Ecrire des lettres peut paraître inutile ou vain, mais pour des raisons juridiques et de morale, cela ne l’est pas, parce qu’en alertant les pouvoirs publiques sur les conséquences et les risques de leur politique, ils ne peuvent pas dire qu’ils ne savaient pas. Ils portent cette responsabilité juridique qu’un jour, les générations avenir questionneront. Il faut donc continuer d’écrire, informer, analyser, décortiquer l’information, pour mettre les politiques face à leur responsabilité juridique, construire le dossier qui permette un jour de prouver qu’ils savaient et malgré tout, qu’ils ont persévéré à poursuivre des choix politiques criminels. Il faut également mettre les médias face à leurs responsabilités. Eux aussi ne pouvaient pas ne pas savoir.
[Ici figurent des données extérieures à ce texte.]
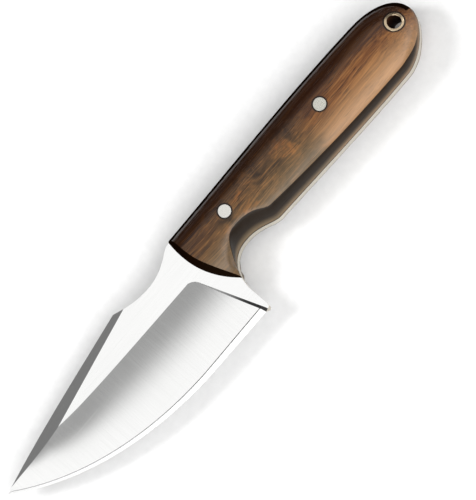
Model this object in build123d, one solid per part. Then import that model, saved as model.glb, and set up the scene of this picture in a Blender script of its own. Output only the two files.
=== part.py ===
from build123d import *

import math
import os

# A full-tang whittling knife, lying on its right side: +X runs from the tip to the butt,
# +Y from the cutting edge to the spine, +Z is up, out of the left side.
# The outline is drawn in stations: x = 0 at the tip, y = 0 at the tip's height and z = 0 in the
# blade's middle plane. The last step moves everything so that the origin is the centre of the
# footprint, on the surface that the knife lies on.

# Driving dimensions, in millimetres
STEEL_THICKNESS = 4.0
HANDLE_THICKNESS = 18.0
LENGTH = 201.6
BOND_LINE = 0.2
COLLAR_WALL = 0.25
PIN_DIAMETER = 4.4
TUBE_OUTER_DIAMETER = 6.35
TUBE_BORE_DIAMETER = 4.7
FRONT_PIN_AT = (113.7, 5.1)
REAR_PIN_AT = (159.3, 4.6)
TUBE_AT = (194.7, 4.4)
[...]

Le droit civique s’accompagne de devoirs et comme on dit aux USA, “if you know something, say something”. Si vous savez que des choix politiques vont dans le mur, exposant une multitude à de grands dangers, que les politiques et les médias manipulent l’opinion, alors écrivez. Ecrivez un journal, découper des articles dans les journaux, compilez l’information qui justifie votre intuition. Un jour, vous serez peut-être celui par qui la justice est rétablie pour condamner les vrais coupables des chaos écologiques qui nous menacent tous.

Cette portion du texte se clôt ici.